De fait, selon une récente étude menée par l’université de Stanford, les coûts de la pollution aux Etats-Unis ont fortement diminué depuis 2008. Mais ils représentent encore près de 4% du PIB annuel. Des frais médicaux liées aux maladies causées par les particules fines, ou encore des coûts pour réparer des dégâts environnementaux.
Il n’est pas certain que Joe Biden fasse le plein des voix démocrates dans les deux chambres
L’avantage pour l’administration Biden, c’est que les démocrates contrôlent la Chambre des représentants, en plus de la Maison Blanche. Le Sénat est partagé à égalité entre démocrates et républicains, mais avec la voix de la vice-présidente, Kamala Harris, il bascule dans le camp démocrate.

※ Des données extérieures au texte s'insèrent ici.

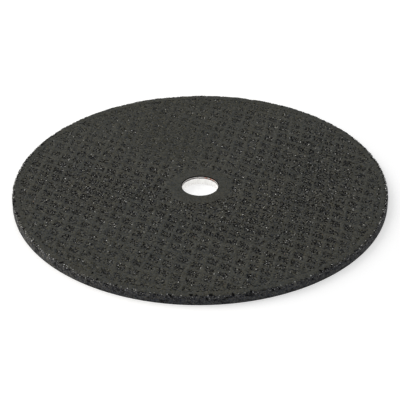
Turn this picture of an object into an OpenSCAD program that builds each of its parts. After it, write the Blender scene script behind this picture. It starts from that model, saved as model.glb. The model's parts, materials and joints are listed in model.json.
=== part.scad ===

Autant dire, une majorité très étroite.
"Il n’est pas certain que Joe Biden fasse le plein des voix démocrates dans les deux chambres du Congrès", analyse Francis Perrin. "En particulier pour des sujets sensibles, liés aux hydrocarbures, pétrole et gaz naturel. Lorsqu’on représente un état producteur de pétrole ou de gaz naturel, on a beau être démocrate, cela ne signifie pas qu’on s’oppose aux énergies fossiles. Donc l’aspect épigraphique est également très important dans les choix des membres du Congrès".
Pour Dallas Burtraw, économiste à l’Institut Ressources pour le Futur, à Washington, spécialiste des politiques environnementales, le rôle des états est fondamental, ainsi que leur coopération avec le niveau fédéral. "Ce qui se passe au niveau des états est très important aux Etats-Unis", explique-t-il. "Les actions à leurs niveaux ont eu le plus d’effet durable, ces vingt dernières années. Et à l’avenir, je pense que les états fédérés joueront un rôle moteur dans l’innovation. Les interactions entre les Agences fédérales et les états qui tentent de faire des choses, seront la clé. Aux Etats-Unis, nous appelons cela le fédéralisme coopératif".
La réussite de Joe Biden dépendra de deux facteurs, au moins : sa capacité à faire passer des lois au Congrès. Et sa capacité à mettre en œuvre une bonne gouvernance élaborée en consultation avec les Etats fédérés, et cela compte tenu de leurs ressources naturelles et de leur situation géographique.